▸ **PROBLEM DETAILS**
Write only the number of lines in the records beneath that hold "type".

▸ **DATA SUPPLIED**
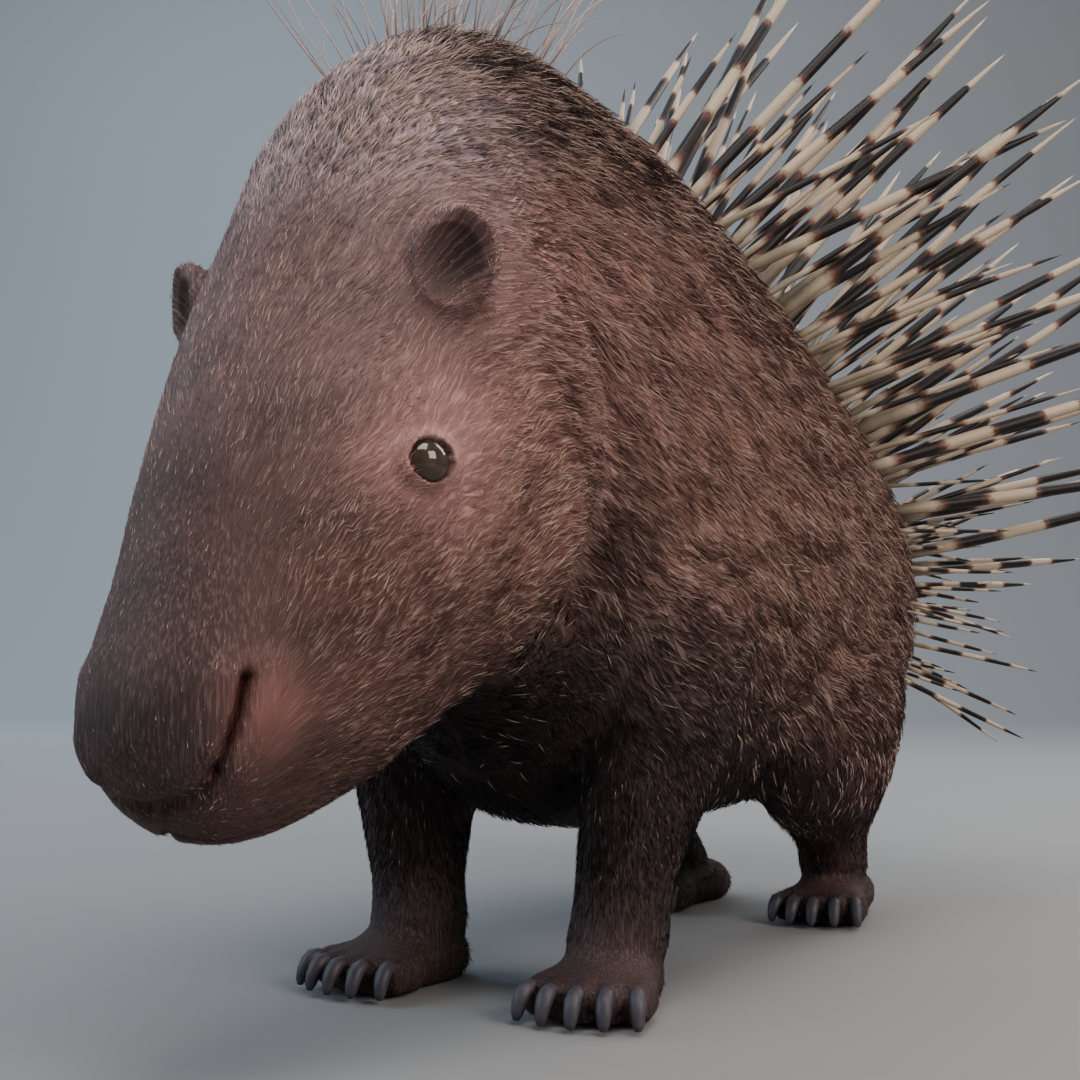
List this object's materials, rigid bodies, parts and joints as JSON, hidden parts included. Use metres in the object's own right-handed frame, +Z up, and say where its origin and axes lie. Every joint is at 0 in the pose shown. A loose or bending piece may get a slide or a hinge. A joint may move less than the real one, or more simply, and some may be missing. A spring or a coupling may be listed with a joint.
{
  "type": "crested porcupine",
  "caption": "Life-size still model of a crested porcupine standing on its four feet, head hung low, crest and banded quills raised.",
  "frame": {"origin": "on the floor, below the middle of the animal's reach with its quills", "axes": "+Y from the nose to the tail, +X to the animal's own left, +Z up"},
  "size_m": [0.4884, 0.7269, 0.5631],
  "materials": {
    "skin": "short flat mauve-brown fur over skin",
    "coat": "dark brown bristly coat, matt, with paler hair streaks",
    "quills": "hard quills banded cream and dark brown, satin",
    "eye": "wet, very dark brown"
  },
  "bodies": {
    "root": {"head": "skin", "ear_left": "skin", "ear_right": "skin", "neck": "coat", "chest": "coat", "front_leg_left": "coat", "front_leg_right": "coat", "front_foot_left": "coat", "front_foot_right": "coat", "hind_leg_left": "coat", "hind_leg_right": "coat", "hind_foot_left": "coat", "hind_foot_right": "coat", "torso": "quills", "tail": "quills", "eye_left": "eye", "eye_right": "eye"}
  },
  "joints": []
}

==

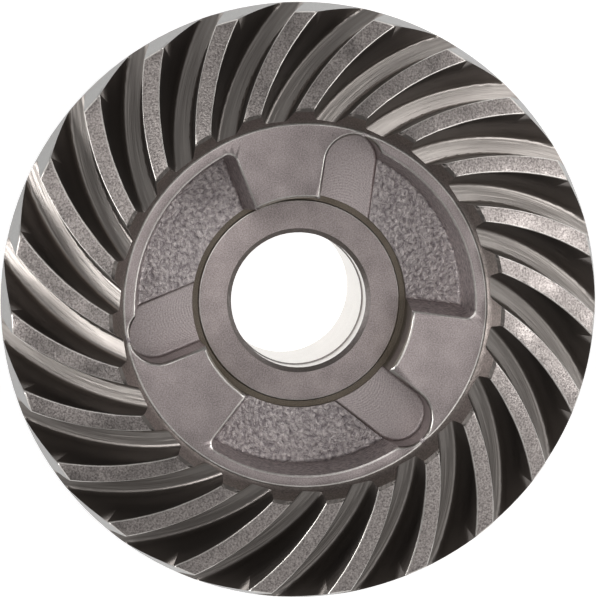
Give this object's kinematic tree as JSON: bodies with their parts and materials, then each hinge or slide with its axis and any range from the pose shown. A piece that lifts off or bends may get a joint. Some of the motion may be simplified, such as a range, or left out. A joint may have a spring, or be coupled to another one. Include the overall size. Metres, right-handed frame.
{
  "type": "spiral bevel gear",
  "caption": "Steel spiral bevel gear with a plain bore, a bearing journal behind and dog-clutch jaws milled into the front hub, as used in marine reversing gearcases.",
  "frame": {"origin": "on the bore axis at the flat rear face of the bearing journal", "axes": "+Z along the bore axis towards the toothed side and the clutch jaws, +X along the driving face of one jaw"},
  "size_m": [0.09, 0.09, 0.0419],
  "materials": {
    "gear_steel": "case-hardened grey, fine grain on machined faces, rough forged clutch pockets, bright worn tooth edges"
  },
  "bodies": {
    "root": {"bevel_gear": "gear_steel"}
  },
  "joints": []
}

* * *

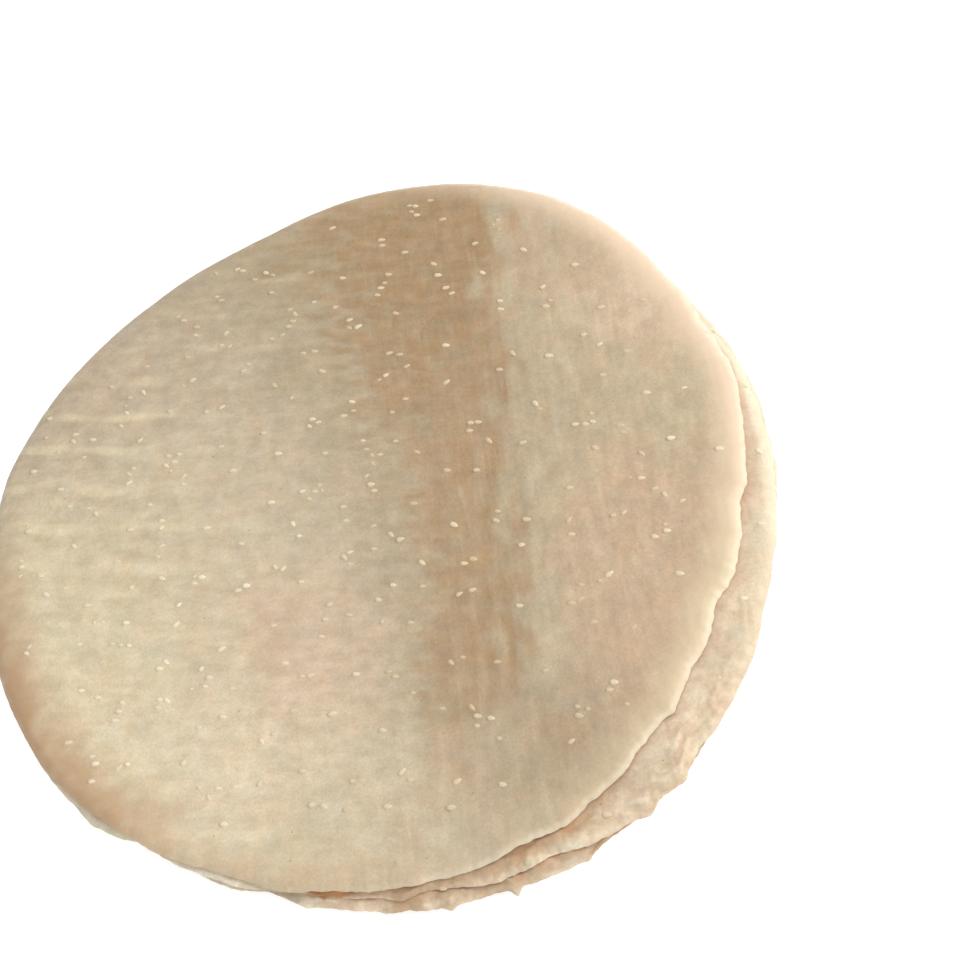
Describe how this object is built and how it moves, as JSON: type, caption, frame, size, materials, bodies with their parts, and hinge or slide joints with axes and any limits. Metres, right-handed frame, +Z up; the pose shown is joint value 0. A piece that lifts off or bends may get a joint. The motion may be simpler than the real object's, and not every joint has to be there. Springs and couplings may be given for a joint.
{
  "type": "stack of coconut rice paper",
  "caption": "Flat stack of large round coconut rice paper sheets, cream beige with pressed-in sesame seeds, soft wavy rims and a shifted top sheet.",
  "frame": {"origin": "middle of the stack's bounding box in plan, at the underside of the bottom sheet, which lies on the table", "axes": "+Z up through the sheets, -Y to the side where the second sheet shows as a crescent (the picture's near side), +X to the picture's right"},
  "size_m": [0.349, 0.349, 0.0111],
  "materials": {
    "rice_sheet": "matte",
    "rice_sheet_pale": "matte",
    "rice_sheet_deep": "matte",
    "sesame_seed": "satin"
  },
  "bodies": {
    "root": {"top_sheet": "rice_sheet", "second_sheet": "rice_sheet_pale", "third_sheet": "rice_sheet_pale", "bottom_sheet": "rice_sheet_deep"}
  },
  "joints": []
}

▸ **EXERCISE RESPONSE**
4